‘No Sign of a Recession’: 3 Signs Suggest the US Economy is so Strong it May Not Even Cool to a Soft Landing

Article originally posted on HERE on July 20, 2023

Shoppers at the Disney Store in Glendale, California, on November 23, 2007.

  • The US economy is trucking along just fine as consumers keep spending their hard earned money.
  • Carson Group’s Sonu Varghese says the US economy’s impressive resilience means there’s no recession in sight.
  • These are the three signs that suggest the economy’s strength means it doesn’t have to worry about sticking the landing. 

The US economy has continued to show remarkable strength over the past year despite a barrage of warnings from CEOs and economists that a recession is on the horizon.

Even the most recent batch of jobless claims data shows just how resilient the jobs market, and therefore economy, continues to be, with 228,000 in claims falling from the week prior and well below economist forecasts of 242,000.

According to a Thursday note from Carson Group’s global macro strategist Sonu Varghese, the resilient economy means there is no recession in sight and a so-called “soft landing” may not even be necessary.

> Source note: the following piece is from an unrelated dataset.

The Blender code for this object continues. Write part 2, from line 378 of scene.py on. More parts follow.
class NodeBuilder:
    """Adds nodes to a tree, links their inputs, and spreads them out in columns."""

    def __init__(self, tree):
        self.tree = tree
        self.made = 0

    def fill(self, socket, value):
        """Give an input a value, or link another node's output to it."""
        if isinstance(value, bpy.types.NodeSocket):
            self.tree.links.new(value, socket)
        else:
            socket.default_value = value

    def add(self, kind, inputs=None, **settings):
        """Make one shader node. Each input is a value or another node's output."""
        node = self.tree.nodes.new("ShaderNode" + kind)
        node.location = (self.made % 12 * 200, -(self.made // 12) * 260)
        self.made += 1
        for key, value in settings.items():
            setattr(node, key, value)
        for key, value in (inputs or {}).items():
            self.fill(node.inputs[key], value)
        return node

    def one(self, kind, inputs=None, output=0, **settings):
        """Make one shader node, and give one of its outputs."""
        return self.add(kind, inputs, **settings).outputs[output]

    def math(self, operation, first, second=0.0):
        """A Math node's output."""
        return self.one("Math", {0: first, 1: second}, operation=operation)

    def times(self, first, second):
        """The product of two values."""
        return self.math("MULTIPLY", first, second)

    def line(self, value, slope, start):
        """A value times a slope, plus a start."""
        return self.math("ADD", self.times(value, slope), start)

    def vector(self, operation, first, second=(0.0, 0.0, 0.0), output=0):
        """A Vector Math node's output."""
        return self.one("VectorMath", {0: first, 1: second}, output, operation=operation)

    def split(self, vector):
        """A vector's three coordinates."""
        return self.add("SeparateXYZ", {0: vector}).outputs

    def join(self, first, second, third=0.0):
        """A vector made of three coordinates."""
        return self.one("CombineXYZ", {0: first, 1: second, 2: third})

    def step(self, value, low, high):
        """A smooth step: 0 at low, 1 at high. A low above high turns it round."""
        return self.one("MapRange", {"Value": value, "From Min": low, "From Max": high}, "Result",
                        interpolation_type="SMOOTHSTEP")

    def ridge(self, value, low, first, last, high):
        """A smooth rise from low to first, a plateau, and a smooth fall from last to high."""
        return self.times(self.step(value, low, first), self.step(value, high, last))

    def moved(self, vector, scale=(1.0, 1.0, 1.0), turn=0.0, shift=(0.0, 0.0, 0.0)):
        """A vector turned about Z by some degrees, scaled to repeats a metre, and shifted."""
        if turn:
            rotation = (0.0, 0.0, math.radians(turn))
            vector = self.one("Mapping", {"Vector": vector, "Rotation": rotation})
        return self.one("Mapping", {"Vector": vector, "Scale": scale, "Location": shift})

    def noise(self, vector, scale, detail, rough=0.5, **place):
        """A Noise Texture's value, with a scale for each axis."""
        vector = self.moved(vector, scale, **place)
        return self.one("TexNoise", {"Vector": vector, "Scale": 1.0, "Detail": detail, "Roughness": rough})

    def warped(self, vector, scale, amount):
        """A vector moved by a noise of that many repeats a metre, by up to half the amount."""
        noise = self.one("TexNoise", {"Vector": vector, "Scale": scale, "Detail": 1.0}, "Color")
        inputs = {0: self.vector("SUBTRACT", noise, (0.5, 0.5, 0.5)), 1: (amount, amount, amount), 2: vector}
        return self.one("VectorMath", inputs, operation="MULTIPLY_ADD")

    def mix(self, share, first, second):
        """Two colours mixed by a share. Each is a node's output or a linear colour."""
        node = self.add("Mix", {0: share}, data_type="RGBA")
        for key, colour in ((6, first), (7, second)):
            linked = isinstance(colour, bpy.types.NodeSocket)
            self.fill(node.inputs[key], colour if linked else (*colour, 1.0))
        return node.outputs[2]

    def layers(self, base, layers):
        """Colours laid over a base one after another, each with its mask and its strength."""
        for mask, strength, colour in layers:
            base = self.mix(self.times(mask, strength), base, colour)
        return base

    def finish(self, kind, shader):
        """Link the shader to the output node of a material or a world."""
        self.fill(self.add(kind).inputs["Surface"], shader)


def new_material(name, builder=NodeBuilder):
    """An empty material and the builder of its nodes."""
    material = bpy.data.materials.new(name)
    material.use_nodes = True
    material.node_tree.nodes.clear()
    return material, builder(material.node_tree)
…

“Not only do we see no sign of recession, but it also doesn’t even look like the economy is looking for a ‘landing’ at this point,” Varghese said.

Looking at the last three months of economic data, Varghese highlighted three data points that suggest the economy is likely to remain stronger than many expect and ultimately avoid a recession.

1. “Consumption was strong.”

Retail sales rose at an annualized pace of 4.7% in the second-quarter, and retail sales excluding vehicle and gas station sales rose at a 6.3% annual pace.

“Even after adjusting for inflation, ‘real’ retail sales rose at a 1.9% annual pace in the second-quarter, and are currently running 6% above the pre-crisis trend!” Varghese said.

Retail sales

2. “The supply side is coming back.”

Vehicle production jumped 7.6% in the second-quarter, while production in the aerospace industry was up 4.7%, according to Varghese. Meanwhile, production in high-tech industries rose 3.9% last quarter and is nearly 17% above pre-pandemic levels.

“Production of business equipment outside of vehicles and high-tech also looks to have bottomed, which is a positive sign for Capex,” Varghese said.


3. “Construction is booming.”

Single-family housing permits jumped 11% in the second-quarter, while an index that measures homebuilder sentiment continues to move higher, Varghesi observed. That suggests home builders are getting more positive about future demand, even as mortgage rates top 7%.

“Meanwhile, total housing units under construction are near an all-time record. Combine that with a boom in manufacturing construction, and it’s not a surprise why construction payrolls have increased by 88,000 this year and are about 339,000 above pre-pandemic levels,” Varghese said.

home construction

Meanwhile, the Atlanta Fed’s GDP forecast suggests quarterly real GDP growth of 2.4% in the second-quarter. Taken altogether, the data suggests to Varghese that the US economic growth reaccelerated over the past year.

“What is amazing is that the economy accelerated after a poor first half of 2022 even as the Federal Reserve hikes rates aggressively, taking the federal funds rate from 0.25% to 5.25%,” Varghese said, adding that the unemployment rate remains steady at 3.6% and headline inflation fell from 9% to 3%.

“It really doesn’t get better than that. Perhaps more importantly, there is no reason to believe a major slowdown is in the cards at this point,” Varghese concluded.